Obama 2.0. must resurrect one of the most powerful messages—and successful tactics—which propelled his meteoric rise to the presidency, his lyrical centrism.  Barack Obama did not just promise “hope and change,” he promised a new kind of politics.  In Audacity of Hope, Obama positioned himself as a post-partisan centrist who would resist Washington’s ways.  Central to his appeal was his lyrical, multicultural nationalism, exemplified by his eloquent denunciation of the red-state-blue-state paradigm in his extraordinary keynote speech at the 2004 Democratic national convention.  Americans did not just hire Obama to be president, they hired him to be that kind of a president, one who would reach out across the aisle, who would sing a song of national unity and purpose that was substantive, pragmatic, results-oriented, not just lofty and lovely.

Unfortunately, as president, Obama has stilled his own voice, and failed to reconcile with Republicans.  True, Republicans share responsibility for being truculent and obstructionist.  But true centrism requires finding that golden path, that middle ground.  Instead of delegating the highly partisan congress to craft the health care reform, instead of negotiating so desperately to forge his Democratic coalition, Obama needed to deliver bipartisan support for such a monumental shift in America’s status quo.  The Social Security and Civil Rights bills quickly became part of the national consensus, thanks to the consensus-building presidential leadership which ensured bipartisan passage.  By contrast, abortion has festered as an issue for decades because the Supreme Court legalized women’s right to choose, circumventing any kind of populist, consensus-building, democratic process.

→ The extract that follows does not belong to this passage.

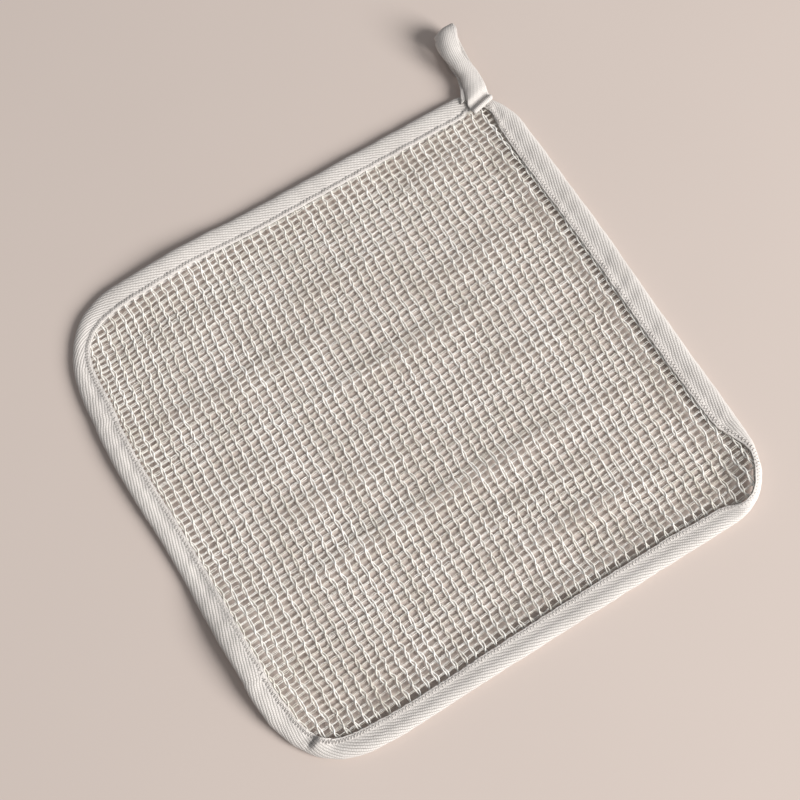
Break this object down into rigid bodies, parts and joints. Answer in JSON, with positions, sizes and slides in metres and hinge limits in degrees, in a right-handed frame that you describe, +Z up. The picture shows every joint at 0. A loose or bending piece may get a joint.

Having demonstrated great potential as a cultural leader in 2008, Obama should spearhead a fight against the gong-show-governance emanating from cable TV coverage of American politics.  Watching MSNBC on Election Night, watching Keith Olbermann and company shout away at Congressman Eric Cantor—who enjoyed giving back as good as he got—I was struck by the cable echo chamber’s violent distortions.  Politicians who spend their time appearing on these shows forget that only a small percentage of Americans are watching.  The pols begin to think that everyone wants to play politics as a blood sport.  Politicians should simply stop appearing on these shows until they foster civility.

What a shame that we needed the comedian Jon Stewart to confront the Crossfire crowd in 2004.  No politician had the guts to reject the format that fostered fighting, that rewarded unreason.  Franklin Roosevelt called the presidency pre-eminently a place of moral leadership.  Obama should take the lead with substantive moves to cut down the culture of confrontation.

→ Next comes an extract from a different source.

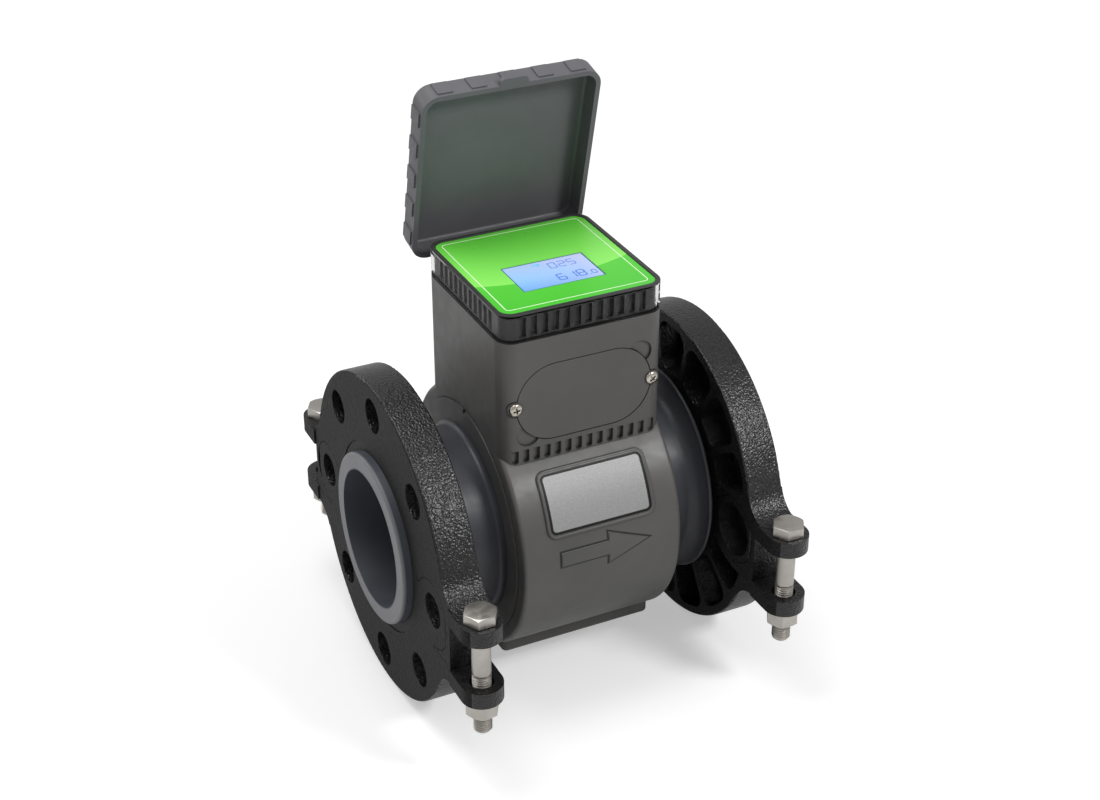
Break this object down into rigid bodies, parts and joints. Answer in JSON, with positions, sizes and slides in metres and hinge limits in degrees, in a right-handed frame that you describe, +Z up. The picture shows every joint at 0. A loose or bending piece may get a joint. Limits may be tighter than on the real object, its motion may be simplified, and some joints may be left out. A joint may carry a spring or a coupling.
{
  "type": "electromagnetic flow meter",
  "caption": "Pipe flow meter with a flanged measuring tube, round sensor housing, square display tower and a hinged lid.",
  "frame": {"origin": "middle of the measuring tube's bore", "axes": "+X along the pipe in the flow direction, -Y towards the front with the terminal cover, +Z up through the display tower"},
  "size_m": [0.25, 0.295, 0.3902],
  "materials": {
    "housing": "satin dark grey paint with a fine grain",
    "cell": "shrink-sleeved battery cell",
    "frame": "black moulded plastic",
    "board": "green circuit board",
    "soft_iron": "bare soft iron",
    "clear": "clear smoke-tinted plastic",
    "stainless": "turned stainless steel",
    "label": "bright green printed sheet with a white line",
    "copper": "enamelled copper winding",
    "gasket": "black rubber",
    "iron": "black coated casting, pebbled and half gloss",
    "display": "pale blue liquid crystal display",
    "lid_shell": "moulded dark grey plastic",
    "tube": "dark blue-grey liner polymer, lighter on the turned end faces",
    "plate": "bare brushed aluminium",
    "neck": "dark blue-grey moulded plastic, low sheen",
    "screw": "bright plated steel"
  },
  "bodies": {
    "meter": {"base_plate": "housing", "battery_cell_left": "cell", "battery_cell_right": "cell", "battery_tray": "frame", "bezel": "frame", "circuit_board": "board", "coil_core_lower": "soft_iron", "coil_core_upper": "soft_iron", "display_cover": "clear", "draw_bolt_left_front": "stainless", "draw_bolt_left_rear": "stainless", "draw_bolt_right_front": "stainless", "draw_bolt_right_rear": "stainless", "draw_nut_left_front": "stainless", "draw_nut_left_rear": "stainless", "draw_nut_right_front": "stainless", "draw_nut_right_rear": "stainless", "electrode_front": "stainless", "electrode_rear": "stainless", "end_cap_left": "housing", "end_cap_right": "housing", "face_label": "label", "field_coil_lower": "copper", "field_coil_upper": "copper", "flange_gasket_left": "gasket", "flange_gasket_right": "gasket", "flange_left_lower": "iron", "flange_left_upper": "iron", "flange_right_lower": "iron", "flange_right_upper": "iron", "ground_electrode": "stainless", "hinge_pin": "stainless", "lcd_module": "display", "magnet_yoke": "soft_iron", "measuring_tube": "tube", "nameplate": "plate", "neck_left": "neck", "neck_right": "neck", "register_frame": "frame", "register_seal": "gasket", "sensor_housing": "housing", "terminal_cover": "housing", "terminal_cover_screws": "screw", "terminal_cover_seal": "gasket"},
    "lid_leaf": {"lid": "lid_shell"}
  },
  "joints": [
    {"name": "lid_hinge", "type": "hinge", "parent": "meter", "child": "lid_leaf", "pos_m": [0, 0.062, 0.1525], "axis": [-1, 0, 0], "range_deg": [-76.4, 25]}
  ]
}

Obama also has to avoid presidential preening.  Blaming his losses on miscommunication not substantive policy differences will lead him and his staff to focus on how things appear rather than what they should be.  The elder statesman Dean Acheson once dismissed Richard Nixon by comparing him to a shortstop so concerned about how he looks when fielding, he misses the ball.  Obama has always struggled with a grandiose and highly self-conscious side.  Fighting for his political future, he needs to focus on substance, cultivating the big-tent governance he promised the American people.

In the 1950s, Joseph Stalin dismissed Mao Zedong as a margarine communist.  It was a delicious phrase, capturing the gruff former farm boy’s disgust for a product that looked like butter, but wasn’t.  So far, Obama has been a margarine moderate, making superficial gestures toward dialogue and compromise, then sticking to one side of the aisle.

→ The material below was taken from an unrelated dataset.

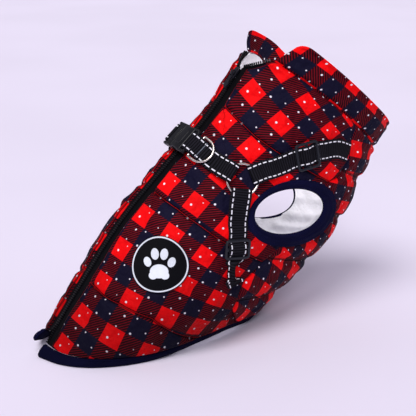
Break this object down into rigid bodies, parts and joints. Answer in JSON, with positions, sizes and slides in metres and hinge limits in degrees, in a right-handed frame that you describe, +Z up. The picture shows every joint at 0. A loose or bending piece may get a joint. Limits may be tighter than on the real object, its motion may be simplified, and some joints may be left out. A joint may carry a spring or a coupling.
{
  "type": "dog coat",
  "caption": "Padded dog winter coat with stand collar, back zip, ribbed hem and armholes, and a sewn-on webbing harness with ring and side-release buckle, standing empty on its hem.",
  "frame": {"origin": "middle of the bottom of the box around the coat, on the floor it stands on", "axes": "+X from the tail end of the back zip toward the chest, -Y the side with the badge and the D-ring, +Z up"},
  "size_m": [0.3932, 0.1556, 0.2917],
  "materials": {
    "check_cloth": "woven red and navy check, matte",
    "rib_navy": "ribbed knit, matte",
    "lining_white": "smooth woven, matte",
    "webbing_black": "woven webbing with pale reflective stitching",
    "zip_black": "woven zip tape and moulded teeth",
    "zip_pull_black": "semi-gloss",
    "buckle_black": "satin moulded plastic",
    "nickel": "nickel plated",
    "badge_black": "rubber-printed cloth"
  },
  "bodies": {
    "coat": {"armhole_edging_far": "rib_navy", "armhole_edging_near": "rib_navy", "back_lining_far": "lining_white", "back_lining_near": "lining_white", "back_panel_far": "check_cloth", "back_panel_near": "check_cloth", "back_strap_far": "webbing_black", "back_strap_near": "webbing_black", "badge_near": "badge_black", "belly_lining": "lining_white", "belly_panel": "check_cloth", "belly_slide_far": "buckle_black", "belly_slide_near": "buckle_black", "belly_strap_far": "webbing_black", "belly_strap_near": "webbing_black", "buckle_housing": "buckle_black", "buckle_tongue": "buckle_black", "chest_slide_far": "buckle_black", "chest_slide_near": "buckle_black", "chest_strap_far": "webbing_black", "chest_strap_near": "webbing_black", "collar": "check_cloth", "hem_edging": "rib_navy", "junction_ring_far": "nickel", "junction_ring_near": "nickel", "zip_chain": "zip_black", "zip_slider": "zip_pull_black", "zip_tape_far": "zip_black", "zip_tape_near": "zip_black"},
    "leash_ring": {"d_ring": "nickel"},
    "pull_tab": {"zip_pull": "zip_pull_black"}
  },
  "joints": [
    {"name": "d_ring_swing", "type": "hinge", "parent": "coat", "child": "leash_ring", "pos_m": [-0.03928, -0.02458, 0.19648], "axis": [-0.7446, 0.0235, -0.6671], "range_deg": [0, 125]},
    {"name": "zip_pull_swing", "type": "hinge", "parent": "coat", "child": "pull_tab", "pos_m": [0.01261, 0, 0.26022], "axis": [0, 1, 0], "range_deg": [0, 160]}
  ]
}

Obama still has the time and the national good will to recover.  Most Republican campaign commercials targeted Nancy Pelosi, or Harry Reid, or big government, not the president.  This nuance reflected Obama’s personal popularity, despite his 55 percent negative job approval rating.  Moreover, the economy could still revive, unemployment could fall, the Republicans could self-destruct by misreading this election as an invitation to showcase their extremists.

Political greatness, in fact personal greatness, does not come from winning all the time, but from knowing how to turn devastating defeats into incredible opportunities.  The true test of Barack Obama the man and the president has begun.